The Politics of Daylight Savings Time
March 15, 2010 by Aaron Roberts
Filed under The Green Room, YOU BLOG
Here’s an energy policy trivia question for you. What do you get when you have a Republican control Congress with Texas Republican Tom Delay as House Majority Leader along with two oil men, President George W. Bush and Vice President Dick Cheney in charge of the executive branch? Give up? Here’s a hint. This morning it cost you and most notably your kids an extra hour of sleep a few weeks earlier than normal.
The Energy Policy Act in 2005 extended daylight saving time by four weeks starting in 2007 from the second Sunday of March to the first Sunday of November. The objective, or the hope, was to save 10,000 barrels of oil each day through reduced use of power by businesses during daylight hours.

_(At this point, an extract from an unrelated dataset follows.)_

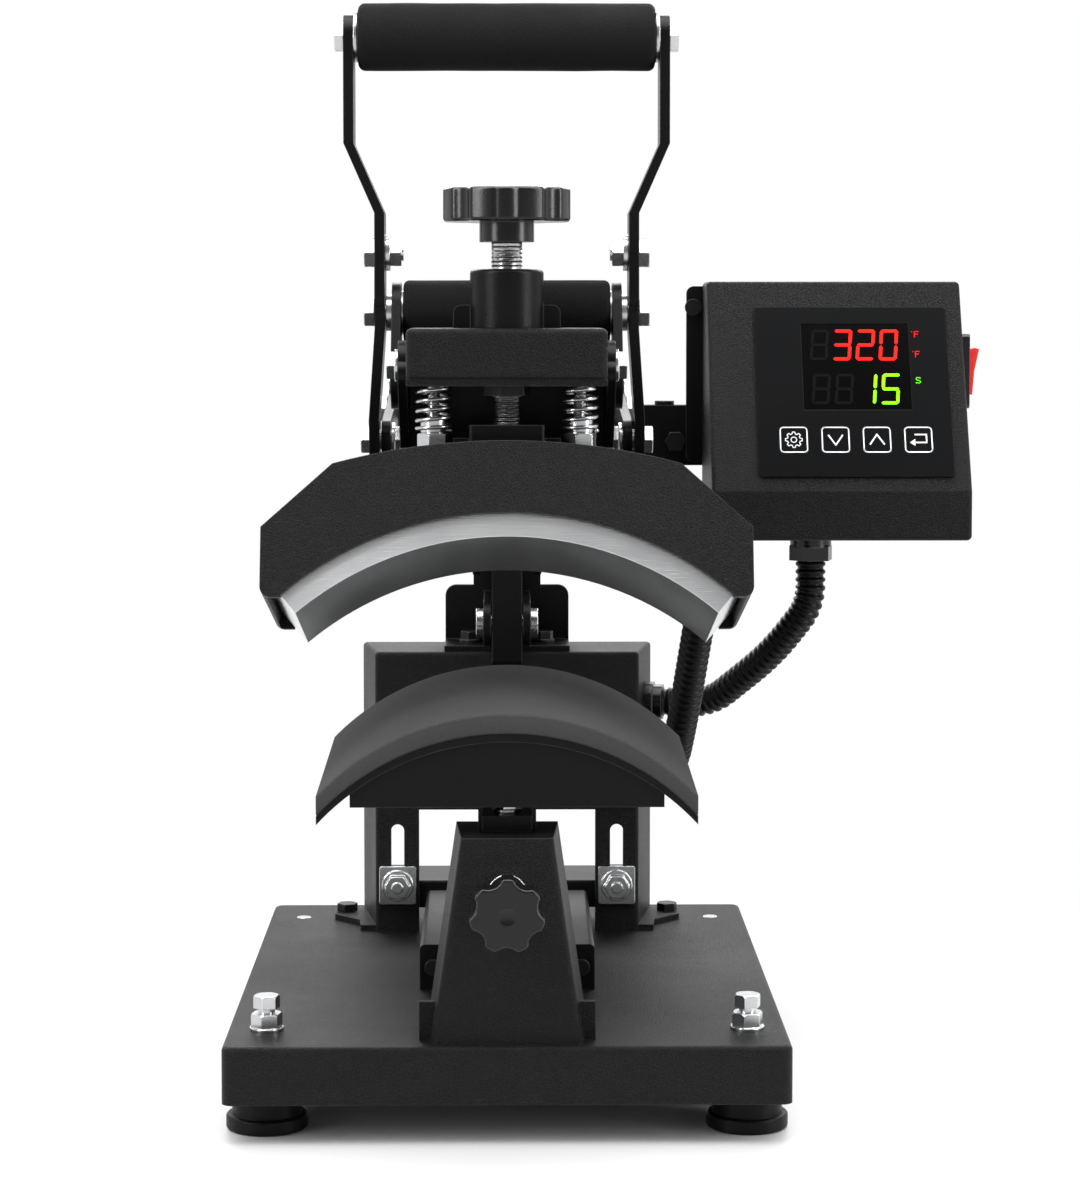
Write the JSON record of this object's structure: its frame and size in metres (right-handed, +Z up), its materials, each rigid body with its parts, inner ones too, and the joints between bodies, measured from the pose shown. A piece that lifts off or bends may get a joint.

But what if the amount of energy saved during daylight hours is offset by the increase in usage in the morning hours when depending on where you live it may still be dark outside when the alarm clock goes off? And what about reducing energy cost? The law of supply and demand dictates that reducing oil consumption should reduce oil prices. However, prices can be fixed to remain stable or even increase by OPEC who can simply reduce production in order to artificially increase prices, manipulating the laws of supply and demand to its advantage.
The results of the effectiveness of daylight savings in energy conservation is all over the place. Therefore it is uncertain as to whether or not daylight saving time conserves energy. However what is absolutely certain is the conservation of profits of the big oil industry. The Energy Policy Act of 2005 gave huge tax breaks to American energy companies and corporate polluters, allowed for drilling both off shore and in the Alaskan Wild Life Refuge, and even shielded manufacturers of motor fuels and other persons from liability for claims based on defective product relating to motor vehicle fuel.
Watch as Rep. Fortney Stark (D-CA) voices his opposition to this bill:
Extending daylight savings time was a fuzzy attempt to disguise a deficit spending $14.5 billion tax break to the energy companies while pretending to exact real reform. And with subsequence summers of over $3 a gallon gas prices of 2007 and $4 a gallon gas prices in 2008, daylight savings time wasn’t the only thing making Americans lose sleep during the past few years.